----- RAW DATA
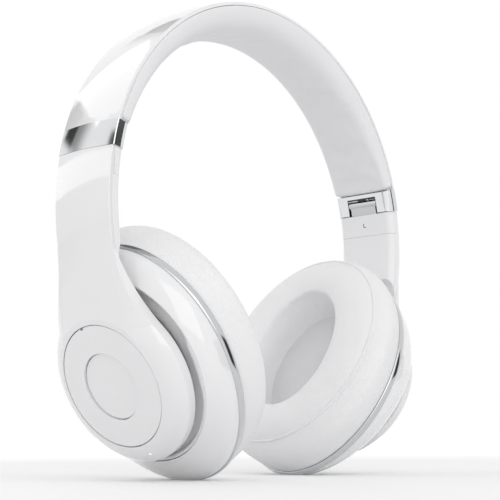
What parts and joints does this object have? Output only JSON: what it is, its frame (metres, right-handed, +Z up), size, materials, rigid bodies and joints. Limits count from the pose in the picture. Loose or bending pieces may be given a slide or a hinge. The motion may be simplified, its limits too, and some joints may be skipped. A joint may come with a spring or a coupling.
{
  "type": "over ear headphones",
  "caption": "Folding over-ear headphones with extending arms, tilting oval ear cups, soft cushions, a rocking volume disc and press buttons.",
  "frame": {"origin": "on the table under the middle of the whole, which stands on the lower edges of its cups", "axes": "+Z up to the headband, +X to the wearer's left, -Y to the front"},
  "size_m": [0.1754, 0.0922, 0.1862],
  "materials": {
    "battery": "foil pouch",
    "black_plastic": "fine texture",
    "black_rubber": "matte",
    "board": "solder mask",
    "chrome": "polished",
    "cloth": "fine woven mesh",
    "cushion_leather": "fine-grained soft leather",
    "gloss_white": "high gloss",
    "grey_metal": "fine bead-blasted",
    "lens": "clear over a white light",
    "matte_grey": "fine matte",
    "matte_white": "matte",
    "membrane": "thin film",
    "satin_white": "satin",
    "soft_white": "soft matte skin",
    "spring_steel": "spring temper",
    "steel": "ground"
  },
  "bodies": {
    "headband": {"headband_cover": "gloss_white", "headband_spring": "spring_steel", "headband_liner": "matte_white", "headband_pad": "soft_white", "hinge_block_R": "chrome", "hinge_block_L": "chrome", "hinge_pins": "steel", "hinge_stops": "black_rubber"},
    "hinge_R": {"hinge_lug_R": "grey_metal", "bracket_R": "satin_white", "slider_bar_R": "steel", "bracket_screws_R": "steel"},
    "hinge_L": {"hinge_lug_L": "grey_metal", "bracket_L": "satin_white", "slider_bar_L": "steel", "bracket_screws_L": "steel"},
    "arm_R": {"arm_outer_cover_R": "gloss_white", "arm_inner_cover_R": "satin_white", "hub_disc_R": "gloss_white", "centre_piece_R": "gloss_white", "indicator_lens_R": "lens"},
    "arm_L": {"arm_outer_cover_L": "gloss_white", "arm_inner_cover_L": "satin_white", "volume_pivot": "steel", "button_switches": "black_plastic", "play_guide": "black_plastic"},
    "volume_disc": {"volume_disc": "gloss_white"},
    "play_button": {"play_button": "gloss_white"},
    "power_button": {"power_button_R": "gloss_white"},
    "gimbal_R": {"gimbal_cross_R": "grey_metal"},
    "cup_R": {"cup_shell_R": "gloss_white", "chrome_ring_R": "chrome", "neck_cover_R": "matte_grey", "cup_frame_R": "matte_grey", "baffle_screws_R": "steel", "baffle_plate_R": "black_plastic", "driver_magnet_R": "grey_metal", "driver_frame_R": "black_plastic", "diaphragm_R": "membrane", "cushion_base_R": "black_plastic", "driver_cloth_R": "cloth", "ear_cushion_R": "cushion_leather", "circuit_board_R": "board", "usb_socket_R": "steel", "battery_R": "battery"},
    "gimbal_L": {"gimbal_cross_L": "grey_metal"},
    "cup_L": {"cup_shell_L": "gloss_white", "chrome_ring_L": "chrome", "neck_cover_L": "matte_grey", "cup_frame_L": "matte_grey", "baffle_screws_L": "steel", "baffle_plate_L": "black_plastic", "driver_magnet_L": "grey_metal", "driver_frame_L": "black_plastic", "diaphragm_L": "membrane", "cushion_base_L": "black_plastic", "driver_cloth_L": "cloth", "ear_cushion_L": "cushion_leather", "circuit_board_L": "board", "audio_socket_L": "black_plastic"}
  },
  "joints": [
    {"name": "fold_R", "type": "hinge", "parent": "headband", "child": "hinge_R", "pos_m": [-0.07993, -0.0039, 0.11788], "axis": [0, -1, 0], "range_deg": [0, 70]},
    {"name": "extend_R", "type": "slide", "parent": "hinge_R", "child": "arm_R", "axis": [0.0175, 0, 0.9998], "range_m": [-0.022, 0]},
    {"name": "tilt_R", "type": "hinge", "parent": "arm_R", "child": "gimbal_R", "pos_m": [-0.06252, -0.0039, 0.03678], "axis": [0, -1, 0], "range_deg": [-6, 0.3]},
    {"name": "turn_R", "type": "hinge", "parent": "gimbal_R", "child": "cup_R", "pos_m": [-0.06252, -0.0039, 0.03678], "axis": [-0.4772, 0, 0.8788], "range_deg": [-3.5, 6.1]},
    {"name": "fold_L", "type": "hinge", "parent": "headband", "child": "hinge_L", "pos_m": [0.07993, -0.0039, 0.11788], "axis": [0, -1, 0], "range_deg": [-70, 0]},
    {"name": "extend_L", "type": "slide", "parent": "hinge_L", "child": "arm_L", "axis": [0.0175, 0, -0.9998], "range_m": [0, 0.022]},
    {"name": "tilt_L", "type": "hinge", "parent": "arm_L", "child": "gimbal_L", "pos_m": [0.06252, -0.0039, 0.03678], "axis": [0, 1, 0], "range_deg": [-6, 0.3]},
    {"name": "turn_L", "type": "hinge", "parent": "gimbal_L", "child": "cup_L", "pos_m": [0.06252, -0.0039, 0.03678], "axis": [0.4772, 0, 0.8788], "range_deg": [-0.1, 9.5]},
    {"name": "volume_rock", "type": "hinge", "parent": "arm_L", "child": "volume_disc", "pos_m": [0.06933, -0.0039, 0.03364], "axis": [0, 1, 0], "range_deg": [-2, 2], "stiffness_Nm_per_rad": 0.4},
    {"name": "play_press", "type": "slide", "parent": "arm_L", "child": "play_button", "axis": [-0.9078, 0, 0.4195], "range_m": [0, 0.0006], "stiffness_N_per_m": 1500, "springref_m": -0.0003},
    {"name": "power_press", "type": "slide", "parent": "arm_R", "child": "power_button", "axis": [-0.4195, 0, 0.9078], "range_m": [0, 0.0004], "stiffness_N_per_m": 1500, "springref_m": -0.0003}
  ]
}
----------
◆ **WHAT TO WORK ON**:
Please output the complete data exactly.

◆ **SOLUTION**:
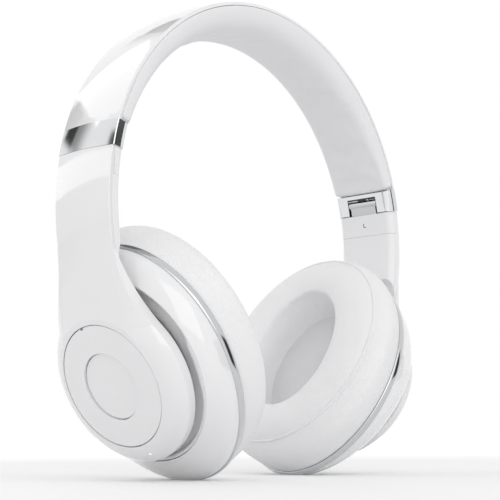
What parts and joints does this object have? Output only JSON: what it is, its frame (metres, right-handed, +Z up), size, materials, rigid bodies and joints. Limits count from the pose in the picture. Loose or bending pieces may be given a slide or a hinge. The motion may be simplified, its limits too, and some joints may be skipped. A joint may come with a spring or a coupling.
{
  "type": "over ear headphones",
  "caption": "Folding over-ear headphones with extending arms, tilting oval ear cups, soft cushions, a rocking volume disc and press buttons.",
  "frame": {"origin": "on the table under the middle of the whole, which stands on the lower edges of its cups", "axes": "+Z up to the headband, +X to the wearer's left, -Y to the front"},
  "size_m": [0.1754, 0.0922, 0.1862],
  "materials": {
    "battery": "foil pouch",
    "black_plastic": "fine texture",
    "black_rubber": "matte",
    "board": "solder mask",
    "chrome": "polished",
    "cloth": "fine woven mesh",
    "cushion_leather": "fine-grained soft leather",
    "gloss_white": "high gloss",
    "grey_metal": "fine bead-blasted",
    "lens": "clear over a white light",
    "matte_grey": "fine matte",
    "matte_white": "matte",
    "membrane": "thin film",
    "satin_white": "satin",
    "soft_white": "soft matte skin",
    "spring_steel": "spring temper",
    "steel": "ground"
  },
  "bodies": {
    "headband": {"headband_cover": "gloss_white", "headband_spring": "spring_steel", "headband_liner": "matte_white", "headband_pad": "soft_white", "hinge_block_R": "chrome", "hinge_block_L": "chrome", "hinge_pins": "steel", "hinge_stops": "black_rubber"},
    "hinge_R": {"hinge_lug_R": "grey_metal", "bracket_R": "satin_white", "slider_bar_R": "steel", "bracket_screws_R": "steel"},
    "hinge_L": {"hinge_lug_L": "grey_metal", "bracket_L": "satin_white", "slider_bar_L": "steel", "bracket_screws_L": "steel"},
    "arm_R": {"arm_outer_cover_R": "gloss_white", "arm_inner_cover_R": "satin_white", "hub_disc_R": "gloss_white", "centre_piece_R": "gloss_white", "indicator_lens_R": "lens"},
    "arm_L": {"arm_outer_cover_L": "gloss_white", "arm_inner_cover_L": "satin_white", "volume_pivot": "steel", "button_switches": "black_plastic", "play_guide": "black_plastic"},
    "volume_disc": {"volume_disc": "gloss_white"},
    "play_button": {"play_button": "gloss_white"},
    "power_button": {"power_button_R": "gloss_white"},
    "gimbal_R": {"gimbal_cross_R": "grey_metal"},
    "cup_R": {"cup_shell_R": "gloss_white", "chrome_ring_R": "chrome", "neck_cover_R": "matte_grey", "cup_frame_R": "matte_grey", "baffle_screws_R": "steel", "baffle_plate_R": "black_plastic", "driver_magnet_R": "grey_metal", "driver_frame_R": "black_plastic", "diaphragm_R": "membrane", "cushion_base_R": "black_plastic", "driver_cloth_R": "cloth", "ear_cushion_R": "cushion_leather", "circuit_board_R": "board", "usb_socket_R": "steel", "battery_R": "battery"},
    "gimbal_L": {"gimbal_cross_L": "grey_metal"},
    "cup_L": {"cup_shell_L": "gloss_white", "chrome_ring_L": "chrome", "neck_cover_L": "matte_grey", "cup_frame_L": "matte_grey", "baffle_screws_L": "steel", "baffle_plate_L": "black_plastic", "driver_magnet_L": "grey_metal", "driver_frame_L": "black_plastic", "diaphragm_L": "membrane", "cushion_base_L": "black_plastic", "driver_cloth_L": "cloth", "ear_cushion_L": "cushion_leather", "circuit_board_L": "board", "audio_socket_L": "black_plastic"}
  },
  "joints": [
    {"name": "fold_R", "type": "hinge", "parent": "headband", "child": "hinge_R", "pos_m": [-0.07993, -0.0039, 0.11788], "axis": [0, -1, 0], "range_deg": [0, 70]},
    {"name": "extend_R", "type": "slide", "parent": "hinge_R", "child": "arm_R", "axis": [0.0175, 0, 0.9998], "range_m": [-0.022, 0]},
    {"name": "tilt_R", "type": "hinge", "parent": "arm_R", "child": "gimbal_R", "pos_m": [-0.06252, -0.0039, 0.03678], "axis": [0, -1, 0], "range_deg": [-6, 0.3]},
    {"name": "turn_R", "type": "hinge", "parent": "gimbal_R", "child": "cup_R", "pos_m": [-0.06252, -0.0039, 0.03678], "axis": [-0.4772, 0, 0.8788], "range_deg": [-3.5, 6.1]},
    {"name": "fold_L", "type": "hinge", "parent": "headband", "child": "hinge_L", "pos_m": [0.07993, -0.0039, 0.11788], "axis": [0, -1, 0], "range_deg": [-70, 0]},
    {"name": "extend_L", "type": "slide", "parent": "hinge_L", "child": "arm_L", "axis": [0.0175, 0, -0.9998], "range_m": [0, 0.022]},
    {"name": "tilt_L", "type": "hinge", "parent": "arm_L", "child": "gimbal_L", "pos_m": [0.06252, -0.0039, 0.03678], "axis": [0, 1, 0], "range_deg": [-6, 0.3]},
    {"name": "turn_L", "type": "hinge", "parent": "gimbal_L", "child": "cup_L", "pos_m": [0.06252, -0.0039, 0.03678], "axis": [0.4772, 0, 0.8788], "range_deg": [-0.1, 9.5]},
    {"name": "volume_rock", "type": "hinge", "parent": "arm_L", "child": "volume_disc", "pos_m": [0.06933, -0.0039, 0.03364], "axis": [0, 1, 0], "range_deg": [-2, 2], "stiffness_Nm_per_rad": 0.4},
    {"name": "play_press", "type": "slide", "parent": "arm_L", "child": "play_button", "axis": [-0.9078, 0, 0.4195], "range_m": [0, 0.0006], "stiffness_N_per_m": 1500, "springref_m": -0.0003},
    {"name": "power_press", "type": "slide", "parent": "arm_R", "child": "power_button", "axis": [-0.4195, 0, 0.9078], "range_m": [0, 0.0004], "stiffness_N_per_m": 1500, "springref_m": -0.0003}
  ]
}